§ Provided material:
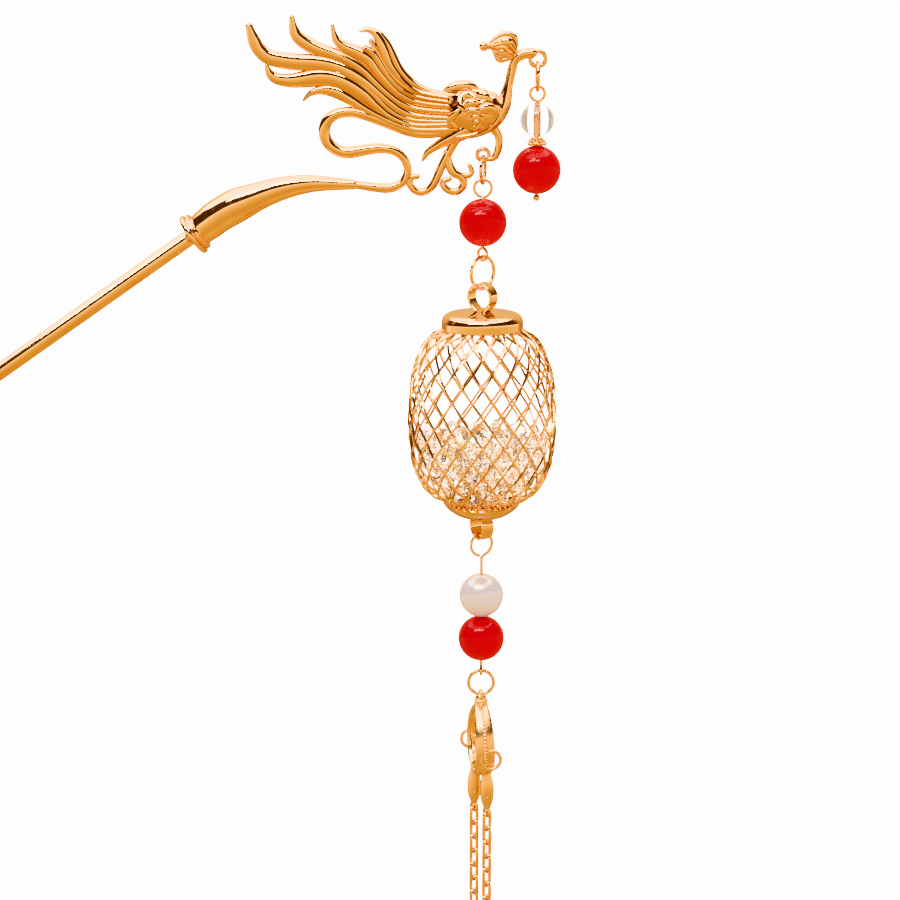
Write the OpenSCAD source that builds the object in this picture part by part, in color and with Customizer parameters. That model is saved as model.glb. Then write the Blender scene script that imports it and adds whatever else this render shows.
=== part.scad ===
// Buyao hairpin: a straight pin, a cast phoenix on a curved stem, a small drop at the beak
// and a long hanging drop with a wire net lantern full of loose crystals.
// Frame: +X along the phoenix towards its beak, -Y is the show side, +Z up, millimetres.
// The origin is on the pin's axis, at the face of the collar that stops against the hair.

/* [Pin] */
// Length of the pin beyond the collar
pin_l = 110; // [70:1:140]
// Diameter of the pin
pin_d = 2.7; // [2.2:0.1:3.4]
// Diameter of the pin's rounded tip
pin_tip_d = 1.3; // [0.8:0.1:2]
// Length of the taper at the tip
pin_taper_l = 26; // [10:1:50]
// Angle of the pin below the horizontal
pin_slope = 34.8; // [25:0.5:45]

/* [Socket] */
// Diameter of the collar
collar_d = 7.1; // [6.4:0.1:9]
// Thickness of the collar
collar_t = 1.0; // [0.6:0.1:2]
// Diameter of the socket behind the collar
socket_d = 5.5; // [4.8:0.1:6.2]
// Diameter of the pin's end inside the socket
pin_tenon_d = 2.1; // [1.6:0.1:2.1]
// Depth that the pin goes into the socket
pin_seat = 6; // [3:0.5:8]
// Diameter of the stem where it enters the socket's thin end
stem_d = 1.35; // [1.1:0.05:1.5]
// Depth that the stem goes into the socket
stem_seat = 3; // [1.5:0.5:5]

/* [Phoenix] */
// Length of the phoenix from tail tips to beak eye
bird_w = 48.6; // [42:0.2:58]
// Height of the phoenix from its lowest scroll to its tail tips
bird_h = 29.2; // [26:0.2:34]
// Thickness of the body from the show side to the back
bird_t = 5.6; // [4.4:0.1:7]
// Width of a tail feather at its widest
feather_w = 2.3; // [1.8:0.1:2.8]
// Thickness of a tail feather
feather_t = 2.0; // [1.4:0.1:2.8]
// Diameter of the scrolls under the body
scroll_d = 1.25; // [1:0.05:1.6]
// Diameter of the bar of the hanging eye and the beak eye
eye_bar = 0.7; // [0.5:0.05:0.9]
// Diameter of the hanging eye, measured at the middle of its bar
hang_eye_d = 1.9; // [1.8:0.05:2.4]
// Diameter of the beak eye, measured at the middle of its bar
beak_eye_d = 2.45; // [2.1:0.05:3]

/* [Rings and wires] */
// Diameter of the jump rings' wire
ring_wire = 0.6; // [0.45:0.05:0.65]
// Diameter of the eye pins' wire
pin_wire = 0.5; // [0.4:0.05:0.6]
// Diameter of the ring on the hanging eye, at the middle of its wire
hook_ring_d = 4.34; // [3.8:0.02:6]
// Diameter of the ring on the beak eye, at the middle of its wire
beak_ring_d = 4.4; // [3.8:0.05:6]
// Diameter of the ring on the lantern's bail, at the middle of its wire
lantern_ring_d = 5.3; // [4.4:0.05:6.5]
// Diameter of the ring on the charm, at the middle of its wire
tassel_ring_d = 4.3; // [3.4:0.05:5.5]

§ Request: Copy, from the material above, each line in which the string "that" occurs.

§ The completed task:
Write the OpenSCAD source that builds the object in this picture part by part, in color and with Customizer parameters. That model is saved as model.glb. Then write the Blender scene script that imports it and adds whatever else this render shows.
// The origin is on the pin's axis, at the face of the collar that stops against the hair.
// Depth that the pin goes into the socket
// Depth that the stem goes into the socket